## EXERCISE
Reproduce the listing verbatim.

## COLLECTED DATA
## Begin

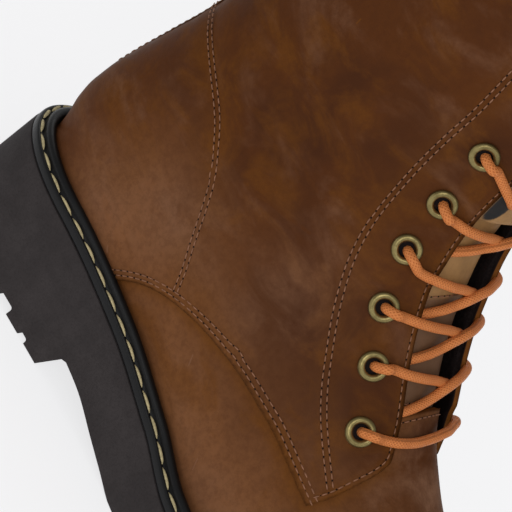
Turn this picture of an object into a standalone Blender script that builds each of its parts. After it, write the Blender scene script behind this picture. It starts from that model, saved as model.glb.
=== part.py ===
"""Right lace up ankle boot on its sole, in metres: toe along +X, outer side along -Y, up along +Z.

Every surface comes from one form of the last: a fan of slices that stand upright through the forefoot
and turn about a pivot in front of the instep, until they lie level at the collar.
"""

import math
from collections import namedtuple

import bmesh
import bpy
import numpy as np
from mathutils import Matrix, Vector

MM = 0.001

# Driving dimensions
outsole_length = 276 * MM
last_width = 80 * MM  # across the ball, where the upper meets the welt
boot_height = 206 * MM
heel_top = 34 * MM  # top of the sole's side at the heel
forefoot_top = 16.6 * MM  # the same at the ball
toe_spring = 9 * MM
welt_reach = 7.1 * MM  # how far the sole stands out from the upper
welt_height = 3 * MM
welt_inner_reach = 2.2 * MM
bead_radius = 1.75 * MM
bead_proud = 0.6  # of its radius, that its middle stands over the ledge
bead_gap = 1.1 * MM  # from the feather, because the upper leans out over it
clearance = 0.3 * MM

# The leather
wall = 1.8 * MM  # vamp and lining
overlay = 1 * MM  # how far the quarters stand out from the vamp
overlay_seat = 0.9 * MM  # how deep the quarters' form reaches into the wall
tongue_thickness = 3.4 * MM
tongue_gap = 0.7 * MM  # under the facings
tongue_rise = 7 * MM  # above the collar
tongue_half_width = 30 * MM
throat_gap = 32 * MM  # between the facings' edges
backstay_thickness = 1.2 * MM
backstay_half_width = 10 * MM
keeper_thickness = 1.3 * MM
keeper_half_width = 9.5 * MM

# The sole
heel_length = 70.6 * MM
breast_rise = 10 * MM
breast_lean = 4.5 * MM
shank_end = 121 * MM
wide_notch, deep_notch = 7.4 * MM, 3.3 * MM
narrow_notch, shallow_notch = 3.8 * MM, 2.1 * MM
notch_pitch = 25 * MM
notch_reach = 12 * MM  # in from the sole's edge
last_wide_notch = 45.4 * MM  # the foremost on the heel
last_narrow_notch = 59.7 * MM
first_tread_notch = 134 * MM
tread_groove_after = 14.3 * MM  # from a wide notch to the groove behind it
tread_end = 246 * MM
insole_thickness = 2.2 * MM
insole_gap = 0.8 * MM  # round it, where the upper curves in

# The lacing
lace_radius = 1.9 * MM
eyelet_radius = 4.75 * MM
eyelet_hole = 2.4 * MM
eyelet_barrel = 2.9 * MM
eyelet_dome = 1.3 * MM
eyelet_depth = 1.7 * MM  # of its barrel in the leather
eyelet_seat = 0.8 * MM  # under the flange's rim, where the instep is hollow
frame_turn = 0.035  # how far each way an eyelet's tilt is measured
lace_lift = 0.5 * MM  # of a lace's end over its eyelet
cross_lift, cross_at, cross_width = 1.6, 0.28, 0.45  # lace radii, shares of the eyelet aside

# The form's own proportions
pivot_along = 0.68  # of the outsole's length
heel_round, heel_power = 0.132, 2.35  # share of the last that rounds off, and how squarely
toe_round, toe_power = 0.26, 2.25
toe_turn = 0.055  # how far the toe turns inward, of the last's width
toe_turn_start = 0.6  # of the last's length
toe_lift_start = 0.74  # of the outsole's length
edge_limit = 0.6  # of a slice's half width, for the throat's columns
foot_limit = 0.985  # the same, for the feather
vamp_edge_turn = 0.213  # where the vamp's throat edge crosses the tongue
tongue_start_turn = 0.13
quarter_start = 0.68  # foremost slice of the quarters' form, of the outsole's length
vamp_drop = 0.007  # in stations, of the vamp's form under the collar
KEEPER_TURNS = (0.552, 0.558, 0.566, 0.630, 0.645, 0.690)  # seams, then the arch between them
backstay_stations = (1.16, 1.985)

PlanRow = namedtuple("PlanRow", "along lateral medial")
PLAN = [  # half widths of the feather, of the last's width
    PlanRow(0.000, 0.325, 0.325),
    PlanRow(0.117, 0.340, 0.331),
    PlanRow(0.244, 0.345, 0.319),
    PlanRow(0.390, 0.378, 0.315),
    PlanRow(0.517, 0.475, 0.363),
    PlanRow(0.644, 0.521, 0.450),
    PlanRow(0.770, 0.510, 0.481),
    PlanRow(0.890, 0.445, 0.450),
    PlanRow(1.000, 0.385, 0.415),
]

TopRow = namedtuple("TopRow", "along rise")
SOLE_TOP = [  # from the ball's height, 0, to the heel's, 1
    TopRow(0.000, 1.00),
    TopRow(0.136, 0.96),
    TopRow(0.281, 0.70),
    TopRow(0.390, 0.33),
    TopRow(0.480, 0.04),
    TopRow(0.600, 0.00),
    TopRow(1.000, 0.00),
]

ShankRow = namedtuple("ShankRow", "along rise")
SHANK = [  # underside from the heel breast to the ground
    ShankRow(0.00, 1.00),
    ShankRow(0.22, 0.87),
    ShankRow(0.55, 0.48),
    ShankRow(0.80, 0.20),
    ShankRow(1.00, 0.00),
]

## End

## EXERCISE ANSWER
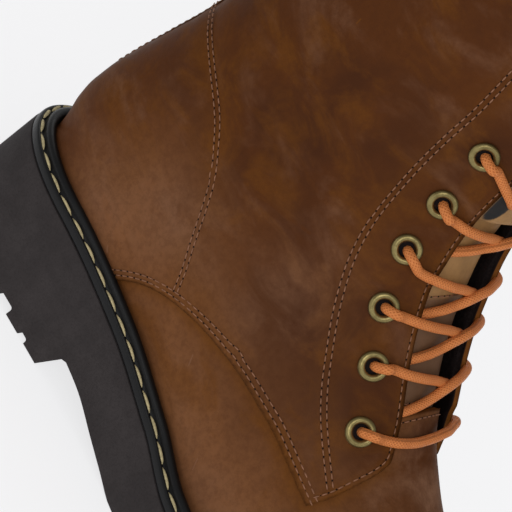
Turn this picture of an object into a standalone Blender script that builds each of its parts. After it, write the Blender scene script behind this picture. It starts from that model, saved as model.glb.
=== part.py ===
"""Right lace up ankle boot on its sole, in metres: toe along +X, outer side along -Y, up along +Z.

Every surface comes from one form of the last: a fan of slices that stand upright through the forefoot
and turn about a pivot in front of the instep, until they lie level at the collar.
"""

import math
from collections import namedtuple

import bmesh
import bpy
import numpy as np
from mathutils import Matrix, Vector

MM = 0.001

# Driving dimensions
outsole_length = 276 * MM
last_width = 80 * MM  # across the ball, where the upper meets the welt
boot_height = 206 * MM
heel_top = 34 * MM  # top of the sole's side at the heel
forefoot_top = 16.6 * MM  # the same at the ball
toe_spring = 9 * MM
welt_reach = 7.1 * MM  # how far the sole stands out from the upper
welt_height = 3 * MM
welt_inner_reach = 2.2 * MM
bead_radius = 1.75 * MM
bead_proud = 0.6  # of its radius, that its middle stands over the ledge
bead_gap = 1.1 * MM  # from the feather, because the upper leans out over it
clearance = 0.3 * MM

# The leather
wall = 1.8 * MM  # vamp and lining
overlay = 1 * MM  # how far the quarters stand out from the vamp
overlay_seat = 0.9 * MM  # how deep the quarters' form reaches into the wall
tongue_thickness = 3.4 * MM
tongue_gap = 0.7 * MM  # under the facings
tongue_rise = 7 * MM  # above the collar
tongue_half_width = 30 * MM
throat_gap = 32 * MM  # between the facings' edges
backstay_thickness = 1.2 * MM
backstay_half_width = 10 * MM
keeper_thickness = 1.3 * MM
keeper_half_width = 9.5 * MM

# The sole
heel_length = 70.6 * MM
breast_rise = 10 * MM
breast_lean = 4.5 * MM
shank_end = 121 * MM
wide_notch, deep_notch = 7.4 * MM, 3.3 * MM
narrow_notch, shallow_notch = 3.8 * MM, 2.1 * MM
notch_pitch = 25 * MM
notch_reach = 12 * MM  # in from the sole's edge
last_wide_notch = 45.4 * MM  # the foremost on the heel
last_narrow_notch = 59.7 * MM
first_tread_notch = 134 * MM
tread_groove_after = 14.3 * MM  # from a wide notch to the groove behind it
tread_end = 246 * MM
insole_thickness = 2.2 * MM
insole_gap = 0.8 * MM  # round it, where the upper curves in

# The lacing
lace_radius = 1.9 * MM
eyelet_radius = 4.75 * MM
eyelet_hole = 2.4 * MM
eyelet_barrel = 2.9 * MM
eyelet_dome = 1.3 * MM
eyelet_depth = 1.7 * MM  # of its barrel in the leather
eyelet_seat = 0.8 * MM  # under the flange's rim, where the instep is hollow
frame_turn = 0.035  # how far each way an eyelet's tilt is measured
lace_lift = 0.5 * MM  # of a lace's end over its eyelet
cross_lift, cross_at, cross_width = 1.6, 0.28, 0.45  # lace radii, shares of the eyelet aside

# The form's own proportions
pivot_along = 0.68  # of the outsole's length
heel_round, heel_power = 0.132, 2.35  # share of the last that rounds off, and how squarely
toe_round, toe_power = 0.26, 2.25
toe_turn = 0.055  # how far the toe turns inward, of the last's width
toe_turn_start = 0.6  # of the last's length
toe_lift_start = 0.74  # of the outsole's length
edge_limit = 0.6  # of a slice's half width, for the throat's columns
foot_limit = 0.985  # the same, for the feather
vamp_edge_turn = 0.213  # where the vamp's throat edge crosses the tongue
tongue_start_turn = 0.13
quarter_start = 0.68  # foremost slice of the quarters' form, of the outsole's length
vamp_drop = 0.007  # in stations, of the vamp's form under the collar
KEEPER_TURNS = (0.552, 0.558, 0.566, 0.630, 0.645, 0.690)  # seams, then the arch between them
backstay_stations = (1.16, 1.985)

PlanRow = namedtuple("PlanRow", "along lateral medial")
PLAN = [  # half widths of the feather, of the last's width
    PlanRow(0.000, 0.325, 0.325),
    PlanRow(0.117, 0.340, 0.331),
    PlanRow(0.244, 0.345, 0.319),
    PlanRow(0.390, 0.378, 0.315),
    PlanRow(0.517, 0.475, 0.363),
    PlanRow(0.644, 0.521, 0.450),
    PlanRow(0.770, 0.510, 0.481),
    PlanRow(0.890, 0.445, 0.450),
    PlanRow(1.000, 0.385, 0.415),
]

TopRow = namedtuple("TopRow", "along rise")
SOLE_TOP = [  # from the ball's height, 0, to the heel's, 1
    TopRow(0.000, 1.00),
    TopRow(0.136, 0.96),
    TopRow(0.281, 0.70),
    TopRow(0.390, 0.33),
    TopRow(0.480, 0.04),
    TopRow(0.600, 0.00),
    TopRow(1.000, 0.00),
]

ShankRow = namedtuple("ShankRow", "along rise")
SHANK = [  # underside from the heel breast to the ground
    ShankRow(0.00, 1.00),
    ShankRow(0.22, 0.87),
    ShankRow(0.55, 0.48),
    ShankRow(0.80, 0.20),
    ShankRow(1.00, 0.00),
]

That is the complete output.